If you think this is a tempest in a blog pot, be aware that Google has already tried to enforce in front of a court the idea that only their AdSense customers are legally responsible for the use they make of the technology. In France, at least, they have failed and the judges have consistently condemned Google for infringement on trade marks, arguing that although Google denies all responsibility, it has an active role in suggesting names to their AdSense customers to refine the pertinence of their ads. I can see legal cases coming if some big brands discover that Google serves ads for their competitors on feeds that mention their names.
P.S. Jason Shellen has responded to Tim and promised an update.
I measure how corporate blogging has moved forward in the past six months, and it's amazing. Back in October 2004, David Sifry had spotted about 5,000 corporate bloggers in Technorati. Today, with the announcement that 330,000 IBMers (yes, 330,000 and not 130,000 as incorrectly reported here) are encouraged to blog, I reckon that about half a million employees are encouraged to blog in the IT industry alone!. If just one out of ten start a blog, David's number is multiplied by ten.

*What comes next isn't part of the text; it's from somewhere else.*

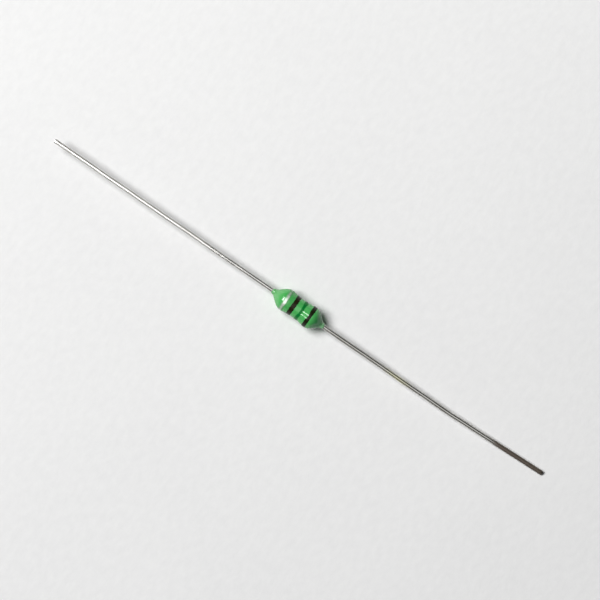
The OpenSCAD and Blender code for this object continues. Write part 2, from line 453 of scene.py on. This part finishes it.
def coatRadius(graph, x, end, angle):
    form = coatForm
    spot = graph.vector(x * 0.8, angle.cos() * mm, angle.sin() * mm)
    lump = graph.noise(spot, form["lumpScale"], 1.0) - 0.5
    far = abs(x)
    rise = ((far - form["waistFlat"]) / (form["crestAt"] - form["waistFlat"])).unit()
    fall = ((far - form["crestAt"]) / (end - form["crestAt"])).unit()
    dip = form["waistDip"] * ((rise * math.pi).cos() + 1) / 2
    bell = (((fall ** form["taperSkew"]) * math.pi).cos() + 1) / 2
    bead = (1 - abs((end - far) / form["beadReach"] - 1)).ramp(0.0, 1.0) * form["bead"]
    tip = wireRadius + form["tipFilm"]
    return tip + bead + (crestRadius - tip) * bell - dip + lump * form["lumps"] * bell.ramp(0.0, 0.3)


def cavityOutline():  # half of the hollow that holds the core, the beads and the wires: X, radius
    gap = cavity["gap"]
    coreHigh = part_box("ferrite_core")[1]
    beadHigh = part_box("adhesive_right")[1]
    solderLow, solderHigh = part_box("solder_right")
    face = coreHigh.x + gap
    cheek = coreHigh.x - cavity["flange"] - gap
    rim = coreHigh.y + gap
    bore = wireRadius + gap / 2
    return [(0, cavity["neck"]), (cheek, cavity["neck"]), (cheek, rim), (face, rim),
            (face, beadHigh.y + gap), (beadHigh.x + gap, bore + gap), (solderLow.x - gap, bore + gap),
            (solderLow.x - gap, solderHigh.y + gap), (solderHigh.x + gap, solderHigh.y + gap),
            (solderHigh.x + gap, bore), (bodyEnd - cavity["closeRun"], bore), (bodyEnd, bore)]


def buildCoat():
    form = coatForm
    sizes = {"Creep Film": form["creepFilm"]}
    graph, entry, inputs = newTree("coatTree", sizes)
    filmRadius = wireRadius + inputs["Creep Film"]
    grid, u, angle = sheetGrid(graph, form["columns"], form["around"])
    end = coatEnd(graph, u > 0.0, angle)
    x = u * 2 * end
    rim = atEnds(u)  # the last ring closes on the wire
    radius = coatRadius(graph, x, end, angle)
    outer = wrapped(graph, grid, x, radius * (1 - rim) + filmRadius * rim, angle)

    half = cavityOutline()
    outline = [(-x, r) for x, r in reversed(half)] + half[1:]
    last = len(outline) - 1
    inGrid, inU, inAngle = sheetGrid(graph, last + 1, form["around"])
    corner = graph.add("GeometryNodeSampleIndex", {"data_type": "FLOAT_VECTOR"}, {
        "Geometry": entry, "Value": graph.add("GeometryNodeInputPosition"),
        "Index": ((inU + 0.5) * last).rounded()})
    cornerX, cornerR, flat = graph.split(corner)
    inRim = atEnds(inU)
    inEnd = coatEnd(graph, inU > 0.0, inAngle) * inU * 2
    inner = wrapped(graph, inGrid, cornerX * (1 - inRim) + inEnd * inRim,
                    cornerR * (1 - inRim) + filmRadius * inRim, inAngle)
    flipped = graph.add("GeometryNodeFlipFaces", {}, {0: inner})
    joined = graph.add("GeometryNodeJoinGeometry", {}, {0: [outer, flipped]})
    merged = graph.add("GeometryNodeMergeByDistance", {}, {0: joined, "Distance": seamGap})
    closeTree(graph, merged, epoxy)
    base = pathMesh("cavityOutline", [(x, r, 0) for x, r in outline])
    grow("epoxyCoat", graph, sizes, base, "epoxy_coat")


buildCoat()


# painted bands: thin films that follow the coat, with edges that wander a little
bandForm = {
    "film": 0.018 * mm,
    "sunk": 0.015 * mm,  # the hidden underside lies this far inside the coat
    "wanderScale": 1100.0,
    "seedStep": 7 * mm,  # so that a band's two edges wander apart
    "steps": 28,
    "around": 160,
}
# lean moves the +Y side of a band towards +X, and pinch narrows it along its top, where the sine
# of the angle is past pinchFrom; wander, lean and pinch are in mm
bands = {
    "toleranceBand": {"node": "band_tolerance", "slot": "silver_paint", "finish": silverPaint,
                      "wander": 0.06, "lean": 0.0, "pinch": 0.0, "pinchFrom": 0.7, "seed": 3.0},
    "multiplierBand": {"node": "band_multiplier", "slot": "dark_brown_paint", "finish": brownPaint,
                       "wander": 0.03, "lean": 0.0, "pinch": 0.0, "pinchFrom": 0.7, "seed": 11.0},
    "secondDigitBand": {"node": "band_second_digit", "slot": "dark_green_paint",
                        "finish": darkGreenPaint, "wander": 0.05, "lean": 0.02, "pinch": 0.10,
                        "pinchFrom": 0.7, "seed": 23.0},
    "firstDigitBand": {"node": "band_first_digit", "slot": "dark_brown_paint", "finish": blackPaint,
                       "wander": 0.03, "lean": 0.0, "pinch": 0.09, "pinchFrom": 0.93, "seed": 31.0},
}


def buildBand(name, band):
    form = bandForm
    sizes = {"Centre": 0.0, "Width": 0.0, "Wander": band["wander"] * mm, "Lean": band["lean"] * mm,
             "Pinch": band["pinch"] * mm, "Pinch From": band["pinchFrom"], "Seed": band["seed"]}
    graph, entry, inputs = newTree(name + "Tree", sizes)
    grid, u, angle = sheetGrid(graph, form["steps"] * 2 + 1, form["around"])
    top = u > 0.0  # half of the columns make the top of the film, the others its underside
    side = (u * 4 - 1) * top - (u * 4 + 1) * (1 - top)  # -1 at the left edge, 1 at the right one
    across = 1 - abs(side)
    cosine, sine = angle.cos(), angle.sin()
    spot = graph.vector(cosine * mm, sine * mm, inputs["Seed"] * mm)
    otherSpot = graph.vector(cosine * mm, sine * mm, inputs["Seed"] * mm + form["seedStep"])
    wobble = (graph.noise(spot, form["wanderScale"]) * (1 - side)
              + graph.noise(otherSpot, form["wanderScale"]) * (1 + side) - 1)
    pinch = sine.ramp(inputs["Pinch From"], 1.0) * inputs["Pinch"]
    x = (inputs["Centre"] + side * (inputs["Width"] - pinch) / 2 + pinch * 0.3
         + wobble * inputs["Wander"] + cosine * inputs["Lean"])
    lift = (across * 5).unit() ** 0.5 * form["film"]  # rounded edges, level over most of the width
    height = lift * top - form["sunk"] * (1 - top) * (across > 0.001)
    end = coatEnd(graph, x > 0.0, angle)
    marked = graph.add("GeometryNodeStoreNamedAttribute", {"data_type": "FLOAT", "domain": "POINT"},
                       {"Geometry": grid, "Name": "bandEdge", "Value": 1 - across})
    film = wrapped(graph, marked, x, coatRadius(graph, x, end, angle) + height, angle)
    merged = graph.add("GeometryNodeMergeByDistance", {}, {0: film, "Distance": seamGap})
    closeTree(graph, merged, band["finish"])
    low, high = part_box(band["node"])
    sizes["Centre"] = (low.x + high.x) / 2
    sizes["Width"] = high.x - low.x
    grow(name, graph, sizes, bpy.data.meshes.new(name), band["node"])


for name, band in bands.items():
    buildBand(name, band)


# leads: drawn wire along a path with soft knees, and a tip left by the cutters
leadForm = {
    "kneeRadius": 3.0 * mm,
    "kneeSteps": 8,
    "step": 0.06 * mm,
    "around": 32,
    "wander": 0.05 * mm,
    "wanderScale": 170.0,
    "wanderStarts": (4 * mm, 9 * mm),   # clear of the coat
    "wanderStops": (24 * mm, 31 * mm),  # before the tip
    "snipLength": 0.20 * mm,
    "exitRun": 0.5 * mm,
    "mountInset": 1.0 * mm,
}
# snipLeaves is the share of the thickness that the cutters left at the tip, along snipAcross
leads = {
    "leadLeft": {"node": "lead_left", "mount": "lead_left_pin", "side": -1, "kinked": False,
                 "snipAcross": (0.0, 0.3, 1.0), "snipLeaves": 0.85},
    "leadRight": {"node": "lead_right", "mount": "lead_right_pin", "side": 1, "kinked": True,
                  "snipAcross": (0.0, 0.4, -1.0), "snipLeaves": 0.55},
}


def buildLead(name, lead):
    form = leadForm
    mount = mounts[lead["mount"]]
    side = lead["side"]
    axis = Vector(mount["axis"])
    tip = Vector(mount["pos_m"]) + axis * form["mountInset"]
    low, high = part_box(lead["node"])
    points = [Vector((low.x if side > 0 else high.x, 0, axisHeight)),
              Vector((side * (bodyEnd + form["exitRun"]), 0, axisHeight))]
    if lead["kinked"]:
        points.append(tip - axis * mount["dims"]["length_mm"] * mm)
    points.append(tip)
    across = Vector(lead["snipAcross"])
    across = (across - axis * across.dot(axis)).normalized()

    sizes = {"Radius": wireRadius, "Wander": form["wander"], "Tip": tuple(tip),
             "Tip Axis": tuple(axis), "Snip Across": tuple(across),
             "Snip Length": form["snipLength"], "Snip Leaves": lead["snipLeaves"]}
    graph, entry, inputs = newTree(name + "Tree", sizes)
    path = graph.add("GeometryNodeMeshToCurve", {}, {0: entry})
    bent = graph.add("GeometryNodeFilletCurve", {"mode": "POLY"}, {
        "Curve": path, "Radius": form["kneeRadius"], "Count": form["kneeSteps"], "Limit Radius": True})
    even = graph.add("GeometryNodeResampleCurve", {"mode": "LENGTH"}, {"Curve": bent,
                                                                      "Length": form["step"]})
    place = graph.add("GeometryNodeInputPosition")
    x, y, z = graph.split(place)
    free = abs(x).ramp(*form["wanderStarts"]) * (1 - abs(x).ramp(*form["wanderStops"]))
    sway = (graph.noise(graph.vector(x), form["wanderScale"], 1.0) - 0.5) * inputs["Wander"] * free * 2
    swayed = graph.add("GeometryNodeSetPosition", {}, {"Geometry": even,
                                                       "Offset": graph.vector(0.0, sway)})
    ring = graph.add("GeometryNodeCurvePrimitiveCircle", {}, {"Resolution": form["around"],
                                                              "Radius": inputs["Radius"]})
    tube = graph.add("GeometryNodeCurveToMesh", {}, {"Curve": swayed, "Profile Curve": ring,
                                                     "Fill Caps": True})
    offset = graph.vectorMath("SUBTRACT", place, inputs["Tip"])
    back = graph.vectorMath("DOT_PRODUCT", offset, inputs["Tip Axis"], result="Value") * -1
    depth = graph.vectorMath("DOT_PRODUCT", offset, inputs["Snip Across"], result="Value")
    cut = (1 - back / inputs["Snip Length"]).unit() * (1 - inputs["Snip Leaves"])
    move = graph.add("ShaderNodeVectorMath", {"operation": "SCALE"},
                     {0: inputs["Snip Across"], "Scale": depth * cut * -1})
    snipped = graph.add("GeometryNodeSetPosition", {}, {"Geometry": tube, "Offset": move})
    closeTree(graph, snipped, tinnedWire)
    grow(name, graph, sizes, pathMesh(name + "Path", points), lead["node"])


for name, lead in leads.items():
    buildLead(name, lead)


view = {
    "turn": 35.5,  # degrees about the vertical
    "width": 64.0 * mm,
    "height": 250.0 * mm,
    "right": 0.18 * mm,  # the middle of the view, from the body's middle
    "up": 0.93 * mm,
    "sensor": 36,
    "near": 10 * mm,
    "far": 10000 * mm,
}
room = {
    "light": 0.045,
    "seen": 0.80,  # how pale the room behind the sheet looks, to the camera and in gloss
    "horizon": (0.12, 0.16),  # sine of the height up to which it is pale, and from which it isn't
}
# share of the light on the paper, lean towards -X and tilt towards -Y in degrees, size in mm;
# the cards show in gloss only
lamps = {
    "window": {"share": 0.94, "distance": 750 * mm, "lean": 34, "tilt": 5, "size": (270, 460)},
    "skyCard": {"share": 0.075, "distance": 300 * mm, "lean": 4.0, "tilt": 7, "size": (68, 310)},
    "ceilingCard": {"share": 0.085, "distance": 300 * mm, "lean": -10, "tilt": 7, "size": (80, 310)},
    "highCard": {"share": 0.13, "distance": 260 * mm, "lean": 15.5, "tilt": -6, "size": (60, 50)},
    "lowCard": {"share": 0.12, "distance": 260 * mm, "lean": 15.5, "tilt": 29, "size": (60, 54)},
}


def aimed(right, back):  # columns: local X, Y and Z
    right = (right - back * right.dot(back)).normalized()
    return Matrix((right, back.cross(right), back)).transposed().to_4x4()


def placed(name, data, place, right, back):  # a lamp or a camera, which looks away from back
    thing = bpy.data.objects.new(name, data)
    thing.matrix_world = Matrix.Translation(place) @ aimed(right, back)
    bpy.context.scene.collection.objects.link(thing)
    return thing


def buildSheet():
    half = paperLook["half"]
    mesh = bpy.data.meshes.new("paperSheet")
    mesh.from_pydata([(-half, -half, 0), (half, -half, 0), (half, half, 0), (-half, half, 0)], [],
                     [(0, 1, 2, 3)])
    mesh.materials.append(paper)
    sheet = bpy.data.objects.new("paperSheet", mesh)
    bpy.context.scene.collection.objects.link(sheet)


def buildCamera():
    turn = math.radians(view["turn"])
    right = Vector((math.cos(turn), math.sin(turn), 0))
    up = Vector((-math.sin(turn), math.cos(turn), 0))
    back = Vector((0, 0, 1))
    camera = bpy.data.cameras.new("overhead")
    camera.sensor_width = view["sensor"]
    camera.lens = view["sensor"] * (view["height"] - axisHeight) / view["width"]
    camera.clip_start, camera.clip_end = view["near"], view["far"]
    place = right * view["right"] + up * view["up"] + back * view["height"]
    bpy.context.scene.camera = placed("overhead", camera, place, right, back)
    bpy.context.scene.view_settings.view_transform = "Standard"


def buildLamp(name, plan):
    towards = Vector((-math.tan(math.radians(plan["lean"])), -math.tan(math.radians(plan["tilt"])),
                      1)).normalized()
    lamp = bpy.data.lights.new(name, "AREA")
    lamp.shape = "RECTANGLE"
    lamp.size, lamp.size_y = plan["size"][0] * mm, plan["size"][1] * mm
    # lights white paper to its share, from any distance
    lamp.energy = plan["share"] * math.pi ** 2 * plan["distance"] ** 2 / towards.z
    hung = placed(name, lamp, towards * plan["distance"], Vector((1, 0, 0)), towards)
    hung.visible_camera = False
    hung.visible_diffuse = not name.endswith("Card")


def buildRoom():
    world = bpy.data.worlds.new("room")
    world.use_nodes = True
    sky = Graph(world.node_tree)
    x, y, z = sky.split(sky.add("ShaderNodeTexCoord", {}, {}, "Generated"))
    low = 1 - z.ramp(*room["horizon"])
    strength = room["light"] + seen(sky) * low * (room["seen"] - room["light"])
    glow = sky.add("ShaderNodeBackground", {}, {"Color": rgb(1, 1, 1), "Strength": strength})
    sky.add("ShaderNodeOutputWorld", {}, {"Surface": glow})
    bpy.context.scene.world = world


buildSheet()
buildCamera()
for name, plan in lamps.items():
    buildLamp(name, plan)
buildRoom()
print("studio:", len(lamps), "lamps")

Besides the usual suspects (Sun, IBM, Microsoft, Macromedia), do you have examples of medium to large companies which encourage their employees to blog (especially outside the IT industry)?
The baby is out: it's my pleasure to present the new www.capgemini.com. "It looks nice and it validates, what else could anyone ask?" someone told me today ("Holidays?", I replied).
I cannot tell you how happy I am. If you excuse the use of a few superlatives, due to some champagne abuse may be, this is the biggest web site redesign I've orchestrated and the result is, IMHO, the best site ever in Capgemini's 10-year online history.
It's been a long story and I will tell you some of it once I get a chance to breeze a little bit again.
Meanwhile, I will let these fine people who have helped us create this site give you some insight on this fascinating journey: Messieurs Jeffrey Zeldman, Douglas Bowman and Brian Alvey. [P.S. and with his authorization, a special thanks to Adam Greenfield for his excellent job on information architecture.]
Thank you for your interest in Google Web Accelerator. We have currently reached our maximum capacity of users and are actively working to increase the number of users we can support.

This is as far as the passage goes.